**What is required:** Starting at the first line of the data below, write out each line exactly until you reach the line containing "rim_lip = 2.2; // [1.2:0.1:2.8]", and include that line too.

Modeling code records
»»

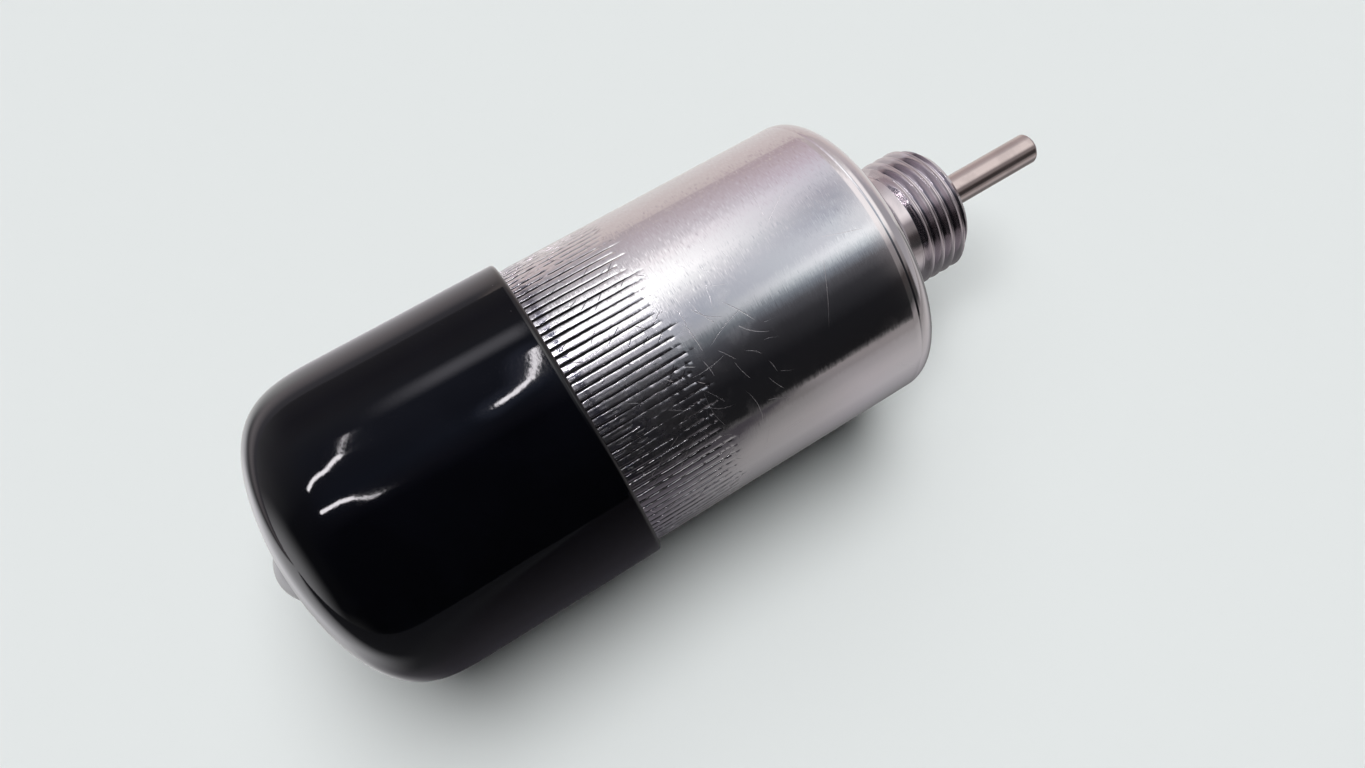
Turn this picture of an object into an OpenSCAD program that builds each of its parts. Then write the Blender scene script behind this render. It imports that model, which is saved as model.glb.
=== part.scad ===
// Push-pull solenoid: a drawn steel housing with a threaded neck, a sprung plunger and
// push pin inside one coil, and a dip-moulded vinyl cap over the terminals.
// The axis lies along +X towards the push pin. The origin is the centre of the housing's
// front face, which seats against the panel that the neck screws into.

/* [Housing] */
// Outer diameter of the drawn steel housing
body_d = 35; // [33:0.5:42]
// Length of the housing from its front face to its rear rim
body_len = 57; // [54:0.5:75]
// Wall of the housing
can_wall = 1.4; // [1:0.1:2]
// Thickness of the housing's front wall
front_wall = 1.8; // [1.4:0.1:3]
// Radius round the edge of the front face
shoulder_r = 2.4; // [1:0.1:4]
// How far the rear rim is rolled in over the terminal plate
rim_lip = 2.2; // [1.2:0.1:2.8]

/* [Knurl] */
// Number of straight grooves round the housing
knurl_count = 115; // [80:1:130]
// Depth of a groove
knurl_depth = 0.22; // [0.1:0.02:0.4]
// Width of a groove at the surface
knurl_width = 0.3; // [0.2:0.05:0.5]
// Distance from the front face to the knurl
knurl_start = 26; // [20:0.5:32]
// Length of the knurled band
knurl_len = 26; // [16:0.5:26]

/* [Threaded neck] */
// Major diameter of the thread
thread_d = 16; // [14:1:18]
// Pitch of the thread
thread_pitch = 1.5; // [1:0.25:1.75]
// Length of the neck in front of the housing
neck_len = 13.1; // [12.5:0.1:20]
// Diameter of the spigot that passes through the housing's front wall
spigot_d = 18; // [17:0.5:20]
// How far the spigot stands in front of the housing
spigot_len = 3.2; // [2:0.1:3.6]
// Diameter of the smooth relief behind the thread
relief_d = 14.4; // [13.8:0.1:14.8]
// Distance from the front face to the end of the relief
relief_end = 6.4; // [5.8:0.1:7]
// Length of the chamfer at the end of the neck
neck_chamfer_len = 1.4; // [0.8:0.1:1.8]
// Depth of the chamfer at the end of the neck
neck_chamfer = 1.2; // [0.6:0.1:1.5]
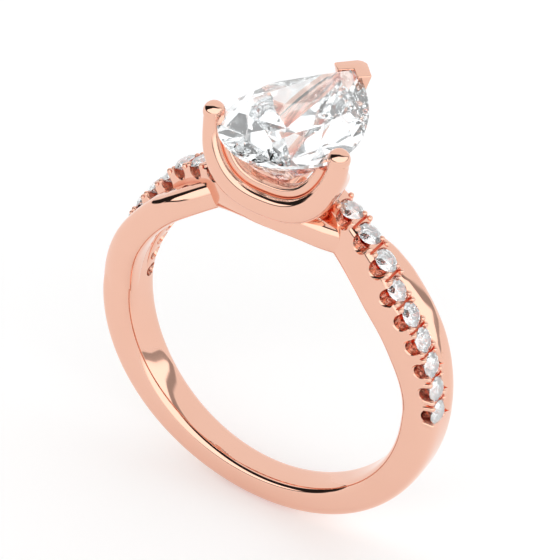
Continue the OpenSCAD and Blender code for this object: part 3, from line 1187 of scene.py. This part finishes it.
# %% [markdown]
# ## The studio
# A broad light fills the back, a brighter panel stands in front, and a dark
# gap runs between the two, with a narrow dark edge at the left and a thin dark
# line low down. The gaps draw the black streaks that tell an eye the metal is
# polished. Towards the right the dark parts are only grey.

# %% The studio
GAP_LOW, GAP_LOW_LEFT, GAP_LOW_RIGHT = 0.02, 0.16, 0.15
GAP_HIGH, GAP_HIGH_RIGHT = 0.57, 0.10
GAP_SOFT = 0.04
PANEL_LEFT, PANEL_RIGHT = (-78, -74), (112, 120)
EDGE_LEFT = (-90, -87)
PANEL_GLOW = 0.6
DARKNESS, GREYING = 0.98, 0.4
low_edge = plus(times(step(turn, -70, -10), GAP_LOW_LEFT),
                plus(GAP_LOW, times(step(turn, 55, 100), GAP_LOW_RIGHT)))
high_edge = less(GAP_HIGH, times(step(turn, 10, 60), GAP_HIGH_RIGHT))
past_low = step(less(to_back, low_edge), 0, GAP_SOFT)
not_back = under(less(to_back, high_edge), -GAP_SOFT, 0)
in_gap = times(not_back, past_low)
at_front = times(step(turn, *PANEL_LEFT), under(turn, *PANEL_RIGHT), less(1, past_low))
at_left = times(step(turn, *EDGE_LEFT), under(turn, *PANEL_LEFT), not_back)
line_sides = plus(step(turn, 60, 80), under(turn, -40, -20))
low_line = times(step(lift, 0.5, 1.5), under(lift, 6, 8), at_front, line_sides)
gaps = maths("MINIMUM", plus(in_gap, at_left, low_line), 1)
dark = times(gaps, step(lift, 0, 1))
depth = less(DARKNESS, times(step(turn, 40, 90), GREYING))
glow = times(at_front, step(lift, 0, 12), PANEL_GLOW)
level = times(plus(1.0, glow), less(1, times(dark, depth)))
print("studio nodes:", len(sky))


# %% [markdown]
# ## Three skies in one
# The metal mirrors the studio as painted. Rays that have passed through a
# stone see a coarse pattern of light and dark instead, because a cut stone
# gathers small pieces of a whole room. What the camera sees directly is
# plain white, so that the ring stands on white from every side.

# %% Three skies in one
SHARD_SCALE = 3.4
SHARD_ENDS = (0.42, 0.47)
SHARD_DARK = 0.16
SHARD_LIGHT = 1.35
shards = sky.new("ShaderNodeTexNoise")
shards.inputs["Scale"].default_value = SHARD_SCALE
shards.inputs["Detail"].default_value = 1.0
wire.new(place.outputs["Generated"], shards.inputs["Vector"])
sparkle = plus(SHARD_DARK, times(step(shards.outputs["Fac"], *SHARD_ENDS), SHARD_LIGHT))
path = sky.new("ShaderNodeLightPath")
through = times(path.outputs["Is Transmission Ray"], less(sparkle, level))
plain = times(path.outputs["Is Camera Ray"], less(1, level))
background = sky["Background"]
background.inputs["Color"].default_value = (1, 1, 1, 1)
wire.new(plus(level, through, plain), background.inputs["Strength"])
print("sky nodes:", len(sky))


# %% [markdown]
# ## View settings
# Polished metal in small hollows needs many bounces before its colour deepens
# to red, and the plain view transform keeps the white floor white.

# %% Set the view
GLOSSY_BOUNCES = 12
STONE_BOUNCES = 20
scene = bpy.context.scene
scene.view_settings.view_transform = "Standard"
scene.cycles.max_bounces = STONE_BOUNCES
scene.cycles.glossy_bounces = GLOSSY_BOUNCES
scene.cycles.transmission_bounces = STONE_BOUNCES
scene.cycles.caustics_reflective = True
print("view transform:", scene.view_settings.view_transform)
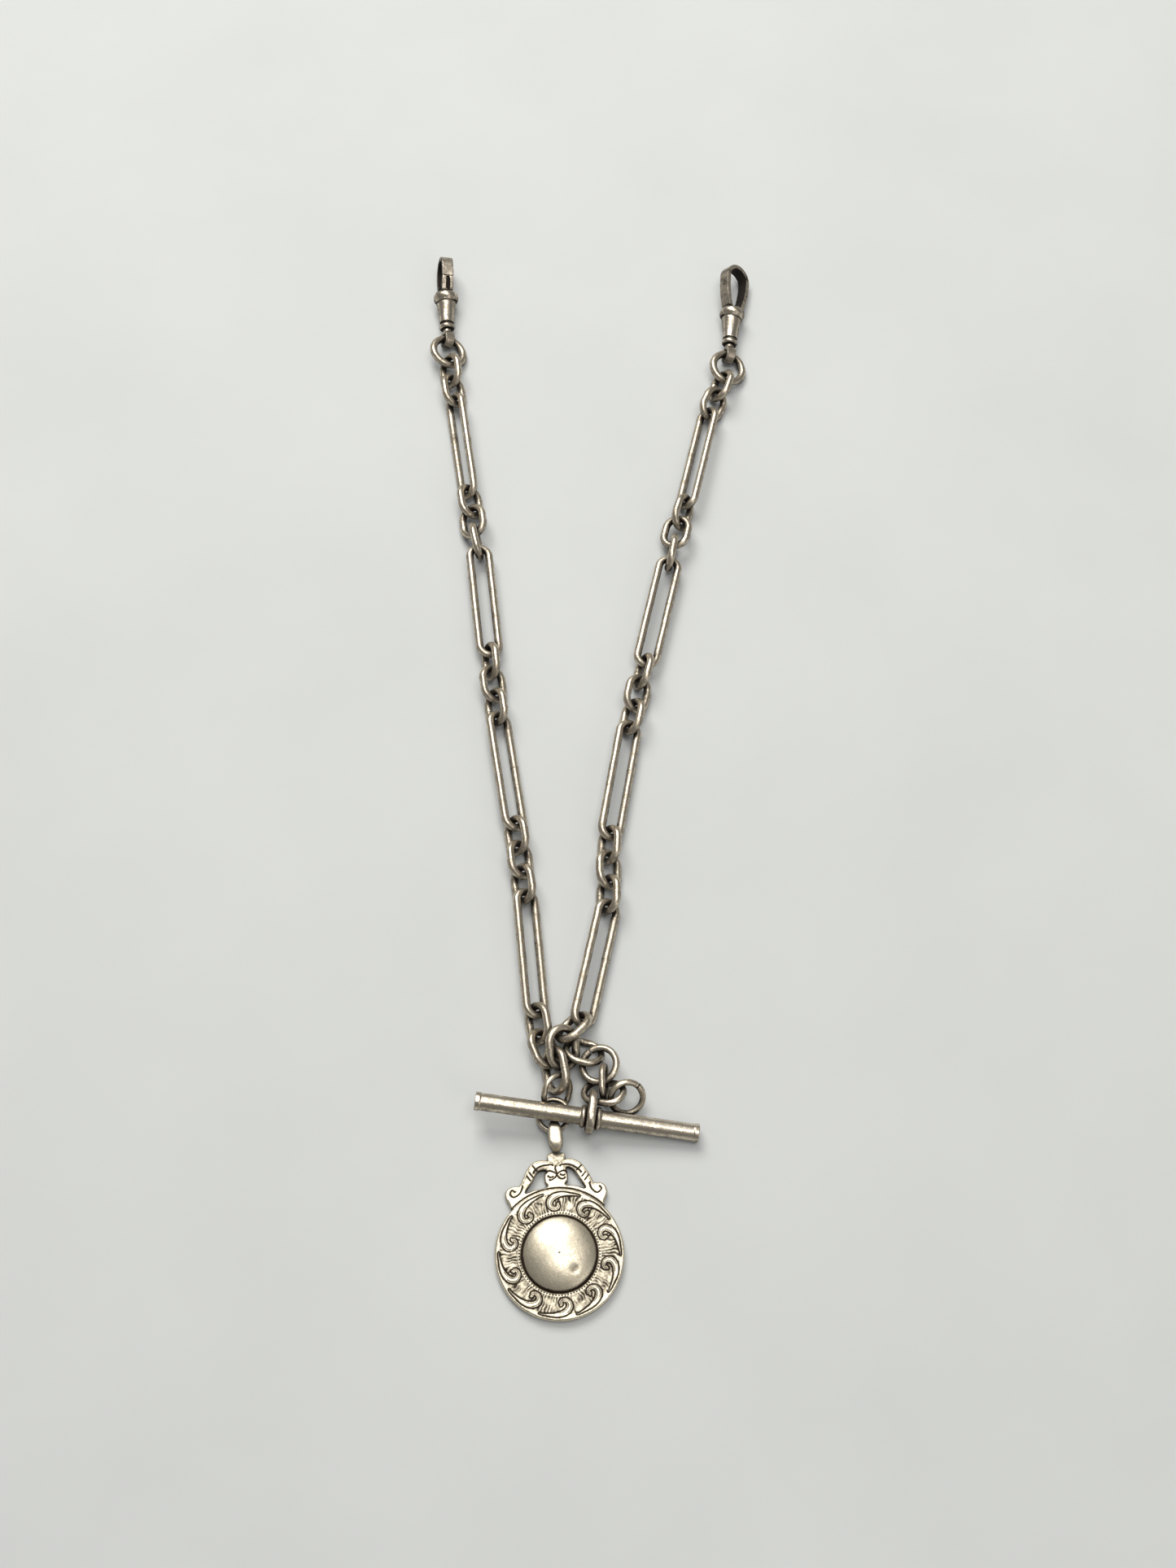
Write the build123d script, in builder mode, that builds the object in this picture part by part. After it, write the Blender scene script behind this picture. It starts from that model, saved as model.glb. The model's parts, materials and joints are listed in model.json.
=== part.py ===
from build123d import *
from math import asin, cos, degrees, radians, sin, sqrt
from os import makedirs

# A double albert pocket watch chain, laid out flat with both arms drawn away from the middle.
# The surface it lies on is z = 0, +Y runs from the fob medal to the two watch clips, +X is to the
# right. All sizes are in millimetres and all angles in degrees.

# ---- Driving sizes ------------------------------------------------------------------------------

# Middle of the whole chain's box in the layout's own coordinates, so that it lies over the origin.
MIDDLE_X = 0.73
MIDDLE_Y = 157.685

# Loops: outside length, outside width, wire thickness.
LONG = (26.7, 5.7, 1.65)
SMALL = (8.5, 6.5, 1.6)
END_RING = (8.6, 8.6, 1.65)
CENTRAL_RING = (9.0, 7.0, 1.6)
CENTRE_LINK = (9.6, 7.0, 1.6)
DROP_LINK = (8.2, 6.8, 1.4)
SPLIT_RING = (8.0, 8.0, 1.4)
HANGER_LINK = (7.6, 6.0, 1.25)
CROSS_LINK = (9.0, 6.4, 1.35)
SPARE_RING = (7.6, 7.0, 1.25)
FOB_LINK = (7.6, 6.8, 1.15)
FOB_RING = (7.0, 6.8, 1.1)
BAR_RING = (8.5, 6.3, 1.3)
BAR_RING_BREADTH = 1.6
BAIL = (6.0, 3.7, 0.95)
BAIL_BREADTH = 2.7
EDGE_ROUNDING = 0.45  # a flat band's edge radius, as a share of its thickness
PLAY = 0.13  # free play between two links that pull on each other
SLIT_WIDTH = 0.12

# T-bar: a turned rod with two ridges that keep its ring in a groove.
BAR_RADIUS = 1.65
BAR_LEFT = 21.8
BAR_RIGHT = 20.5
BAR_HEADING = -7.1
BAR_PITCH = -5.7
GROOVE = 1.9
RIDGE = 0.95
RIDGE_RADIUS = 2.2
END_RIM = 0.9
END_RIM_RADIUS = 1.75

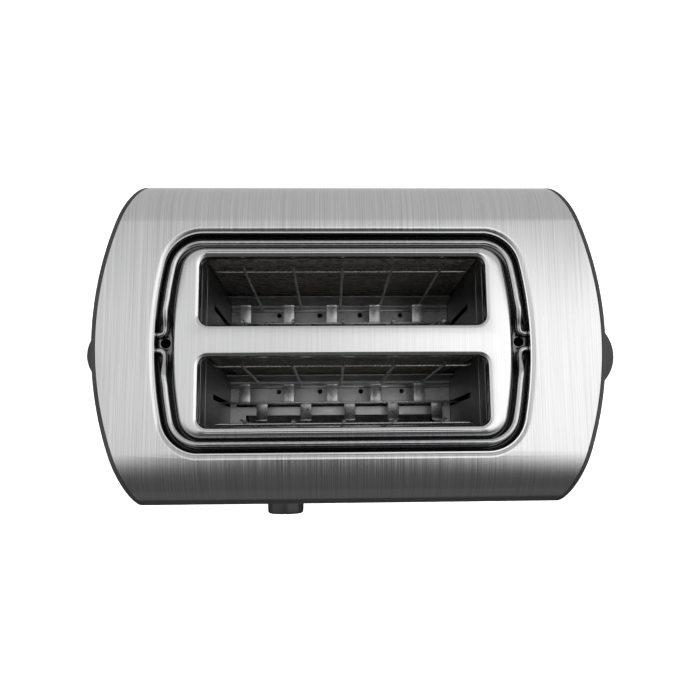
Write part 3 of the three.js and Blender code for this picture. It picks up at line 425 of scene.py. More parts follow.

««

**Result of the task:**
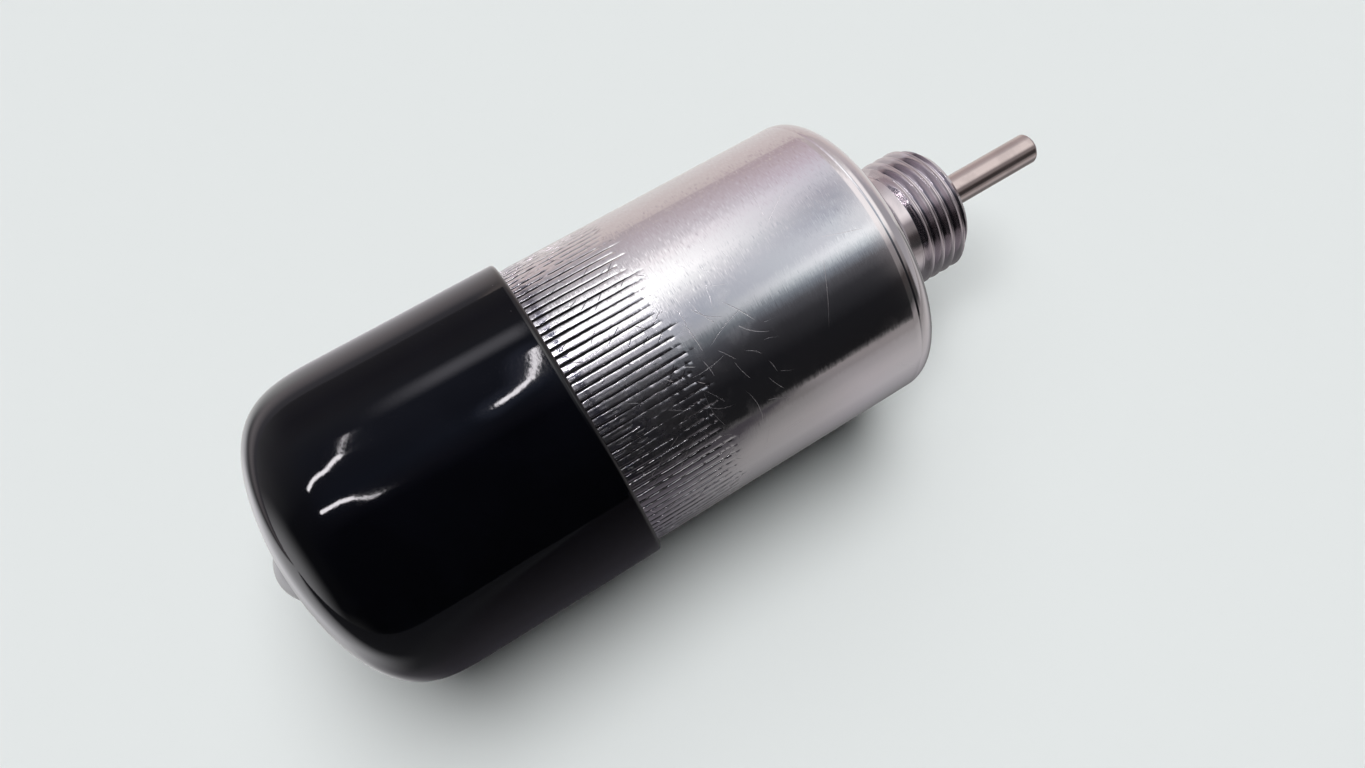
Turn this picture of an object into an OpenSCAD program that builds each of its parts. Then write the Blender scene script behind this render. It imports that model, which is saved as model.glb.
=== part.scad ===
// Push-pull solenoid: a drawn steel housing with a threaded neck, a sprung plunger and
// push pin inside one coil, and a dip-moulded vinyl cap over the terminals.
// The axis lies along +X towards the push pin. The origin is the centre of the housing's
// front face, which seats against the panel that the neck screws into.

/* [Housing] */
// Outer diameter of the drawn steel housing
body_d = 35; // [33:0.5:42]
// Length of the housing from its front face to its rear rim
body_len = 57; // [54:0.5:75]
// Wall of the housing
can_wall = 1.4; // [1:0.1:2]
// Thickness of the housing's front wall
front_wall = 1.8; // [1.4:0.1:3]
// Radius round the edge of the front face
shoulder_r = 2.4; // [1:0.1:4]
// How far the rear rim is rolled in over the terminal plate
rim_lip = 2.2; // [1.2:0.1:2.8]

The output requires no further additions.